**Set problem:**
Every line below should be repeated exactly.

**Source data:**
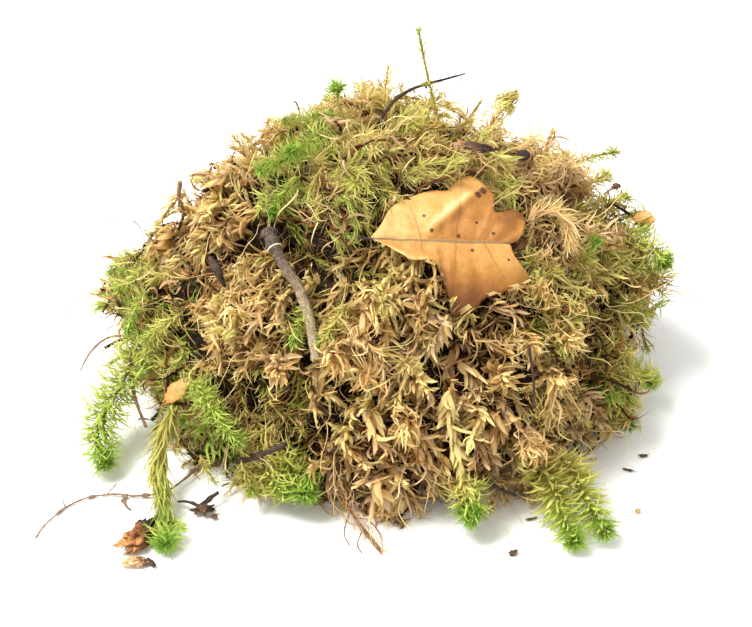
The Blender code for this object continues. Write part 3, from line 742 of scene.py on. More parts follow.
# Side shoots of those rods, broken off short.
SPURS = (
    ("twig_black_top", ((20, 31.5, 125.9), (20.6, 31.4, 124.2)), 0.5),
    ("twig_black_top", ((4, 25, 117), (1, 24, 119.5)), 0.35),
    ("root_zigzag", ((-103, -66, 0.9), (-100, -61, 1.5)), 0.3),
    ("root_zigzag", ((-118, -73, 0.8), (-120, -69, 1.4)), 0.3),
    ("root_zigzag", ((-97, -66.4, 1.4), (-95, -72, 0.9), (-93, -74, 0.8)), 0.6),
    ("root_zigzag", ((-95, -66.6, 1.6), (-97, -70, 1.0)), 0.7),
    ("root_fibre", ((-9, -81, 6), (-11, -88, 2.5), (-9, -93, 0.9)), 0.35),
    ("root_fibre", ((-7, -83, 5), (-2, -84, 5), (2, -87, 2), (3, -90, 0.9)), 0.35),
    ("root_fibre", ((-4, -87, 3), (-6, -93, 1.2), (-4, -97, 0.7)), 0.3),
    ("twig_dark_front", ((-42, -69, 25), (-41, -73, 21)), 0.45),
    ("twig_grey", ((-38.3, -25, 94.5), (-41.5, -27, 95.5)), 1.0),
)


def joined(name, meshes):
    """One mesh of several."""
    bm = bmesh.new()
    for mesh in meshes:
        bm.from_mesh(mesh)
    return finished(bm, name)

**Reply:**
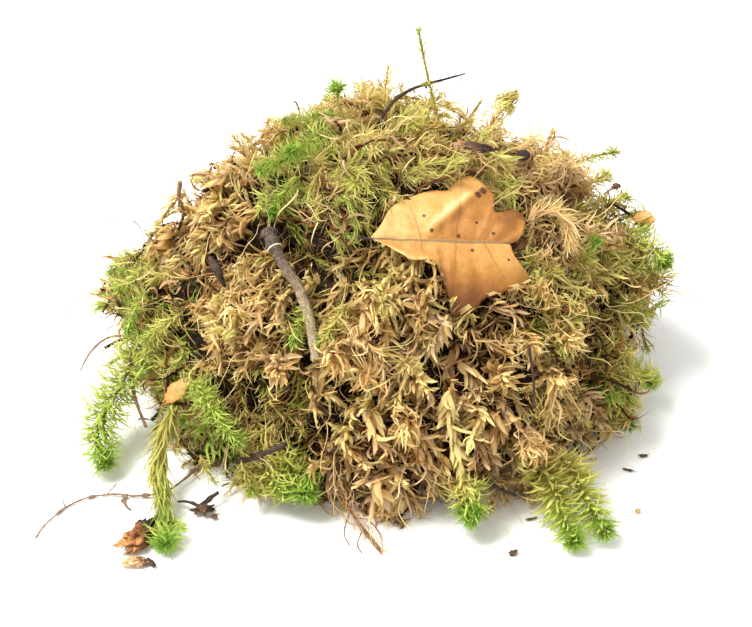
The Blender code for this object continues. Write part 3, from line 742 of scene.py on. More parts follow.
# Side shoots of those rods, broken off short.
SPURS = (
    ("twig_black_top", ((20, 31.5, 125.9), (20.6, 31.4, 124.2)), 0.5),
    ("twig_black_top", ((4, 25, 117), (1, 24, 119.5)), 0.35),
    ("root_zigzag", ((-103, -66, 0.9), (-100, -61, 1.5)), 0.3),
    ("root_zigzag", ((-118, -73, 0.8), (-120, -69, 1.4)), 0.3),
    ("root_zigzag", ((-97, -66.4, 1.4), (-95, -72, 0.9), (-93, -74, 0.8)), 0.6),
    ("root_zigzag", ((-95, -66.6, 1.6), (-97, -70, 1.0)), 0.7),
    ("root_fibre", ((-9, -81, 6), (-11, -88, 2.5), (-9, -93, 0.9)), 0.35),
    ("root_fibre", ((-7, -83, 5), (-2, -84, 5), (2, -87, 2), (3, -90, 0.9)), 0.35),
    ("root_fibre", ((-4, -87, 3), (-6, -93, 1.2), (-4, -97, 0.7)), 0.3),
    ("twig_dark_front", ((-42, -69, 25), (-41, -73, 21)), 0.45),
    ("twig_grey", ((-38.3, -25, 94.5), (-41.5, -27, 95.5)), 1.0),
)


def joined(name, meshes):
    """One mesh of several."""
    bm = bmesh.new()
    for mesh in meshes:
        bm.from_mesh(mesh)
    return finished(bm, name)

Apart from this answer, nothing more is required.